** Begin **

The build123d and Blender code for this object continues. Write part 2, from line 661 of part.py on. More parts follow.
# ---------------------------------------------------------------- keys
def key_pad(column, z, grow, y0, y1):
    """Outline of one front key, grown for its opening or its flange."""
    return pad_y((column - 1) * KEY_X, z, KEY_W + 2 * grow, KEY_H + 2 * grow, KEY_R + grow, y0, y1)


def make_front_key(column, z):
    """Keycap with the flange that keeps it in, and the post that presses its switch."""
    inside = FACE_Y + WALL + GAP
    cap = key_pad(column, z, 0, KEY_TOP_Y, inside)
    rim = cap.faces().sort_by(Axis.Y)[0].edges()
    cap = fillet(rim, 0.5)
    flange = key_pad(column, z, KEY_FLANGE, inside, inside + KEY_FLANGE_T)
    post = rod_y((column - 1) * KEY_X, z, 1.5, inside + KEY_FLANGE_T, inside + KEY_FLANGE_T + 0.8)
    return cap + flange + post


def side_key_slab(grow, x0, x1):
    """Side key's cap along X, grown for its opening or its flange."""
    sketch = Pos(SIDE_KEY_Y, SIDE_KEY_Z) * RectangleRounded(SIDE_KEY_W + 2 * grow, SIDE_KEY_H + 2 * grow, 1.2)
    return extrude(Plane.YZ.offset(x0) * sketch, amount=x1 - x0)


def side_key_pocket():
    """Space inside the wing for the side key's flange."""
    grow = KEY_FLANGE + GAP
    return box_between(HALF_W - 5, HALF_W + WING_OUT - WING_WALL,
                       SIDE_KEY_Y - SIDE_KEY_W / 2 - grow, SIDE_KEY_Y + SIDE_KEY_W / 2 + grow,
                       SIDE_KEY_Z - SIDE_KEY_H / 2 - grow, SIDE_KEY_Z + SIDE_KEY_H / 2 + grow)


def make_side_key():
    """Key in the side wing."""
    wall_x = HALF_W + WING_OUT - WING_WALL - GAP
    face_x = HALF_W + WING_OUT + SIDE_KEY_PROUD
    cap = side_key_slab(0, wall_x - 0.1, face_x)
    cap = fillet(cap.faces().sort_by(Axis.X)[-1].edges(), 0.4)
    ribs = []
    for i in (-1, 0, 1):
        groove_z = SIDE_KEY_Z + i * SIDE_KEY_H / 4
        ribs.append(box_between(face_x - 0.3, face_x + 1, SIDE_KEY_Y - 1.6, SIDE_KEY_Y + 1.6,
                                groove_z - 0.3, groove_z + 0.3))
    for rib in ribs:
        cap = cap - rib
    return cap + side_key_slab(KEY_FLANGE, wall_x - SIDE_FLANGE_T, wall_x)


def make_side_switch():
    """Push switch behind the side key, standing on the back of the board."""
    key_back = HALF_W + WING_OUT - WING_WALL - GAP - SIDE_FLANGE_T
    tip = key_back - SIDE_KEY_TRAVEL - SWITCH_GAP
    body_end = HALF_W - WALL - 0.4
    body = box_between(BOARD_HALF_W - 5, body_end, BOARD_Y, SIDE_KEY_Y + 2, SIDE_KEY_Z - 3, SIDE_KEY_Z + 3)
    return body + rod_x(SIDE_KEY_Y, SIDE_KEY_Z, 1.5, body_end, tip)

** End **

*TASK*. Transcribe the whole listing exactly.

*SOLVED EXERCISE*.
The build123d and Blender code for this object continues. Write part 2, from line 661 of part.py on. More parts follow.
# ---------------------------------------------------------------- keys
def key_pad(column, z, grow, y0, y1):
    """Outline of one front key, grown for its opening or its flange."""
    return pad_y((column - 1) * KEY_X, z, KEY_W + 2 * grow, KEY_H + 2 * grow, KEY_R + grow, y0, y1)


def make_front_key(column, z):
    """Keycap with the flange that keeps it in, and the post that presses its switch."""
    inside = FACE_Y + WALL + GAP
    cap = key_pad(column, z, 0, KEY_TOP_Y, inside)
    rim = cap.faces().sort_by(Axis.Y)[0].edges()
    cap = fillet(rim, 0.5)
    flange = key_pad(column, z, KEY_FLANGE, inside, inside + KEY_FLANGE_T)
    post = rod_y((column - 1) * KEY_X, z, 1.5, inside + KEY_FLANGE_T, inside + KEY_FLANGE_T + 0.8)
    return cap + flange + post


def side_key_slab(grow, x0, x1):
    """Side key's cap along X, grown for its opening or its flange."""
    sketch = Pos(SIDE_KEY_Y, SIDE_KEY_Z) * RectangleRounded(SIDE_KEY_W + 2 * grow, SIDE_KEY_H + 2 * grow, 1.2)
    return extrude(Plane.YZ.offset(x0) * sketch, amount=x1 - x0)


def side_key_pocket():
    """Space inside the wing for the side key's flange."""
    grow = KEY_FLANGE + GAP
    return box_between(HALF_W - 5, HALF_W + WING_OUT - WING_WALL,
                       SIDE_KEY_Y - SIDE_KEY_W / 2 - grow, SIDE_KEY_Y + SIDE_KEY_W / 2 + grow,
                       SIDE_KEY_Z - SIDE_KEY_H / 2 - grow, SIDE_KEY_Z + SIDE_KEY_H / 2 + grow)


def make_side_key():
    """Key in the side wing."""
    wall_x = HALF_W + WING_OUT - WING_WALL - GAP
    face_x = HALF_W + WING_OUT + SIDE_KEY_PROUD
    cap = side_key_slab(0, wall_x - 0.1, face_x)
    cap = fillet(cap.faces().sort_by(Axis.X)[-1].edges(), 0.4)
    ribs = []
    for i in (-1, 0, 1):
        groove_z = SIDE_KEY_Z + i * SIDE_KEY_H / 4
        ribs.append(box_between(face_x - 0.3, face_x + 1, SIDE_KEY_Y - 1.6, SIDE_KEY_Y + 1.6,
                                groove_z - 0.3, groove_z + 0.3))
    for rib in ribs:
        cap = cap - rib
    return cap + side_key_slab(KEY_FLANGE, wall_x - SIDE_FLANGE_T, wall_x)


def make_side_switch():
    """Push switch behind the side key, standing on the back of the board."""
    key_back = HALF_W + WING_OUT - WING_WALL - GAP - SIDE_FLANGE_T
    tip = key_back - SIDE_KEY_TRAVEL - SWITCH_GAP
    body_end = HALF_W - WALL - 0.4
    body = box_between(BOARD_HALF_W - 5, body_end, BOARD_Y, SIDE_KEY_Y + 2, SIDE_KEY_Z - 3, SIDE_KEY_Z + 3)
    return body + rod_x(SIDE_KEY_Y, SIDE_KEY_Z, 1.5, body_end, tip)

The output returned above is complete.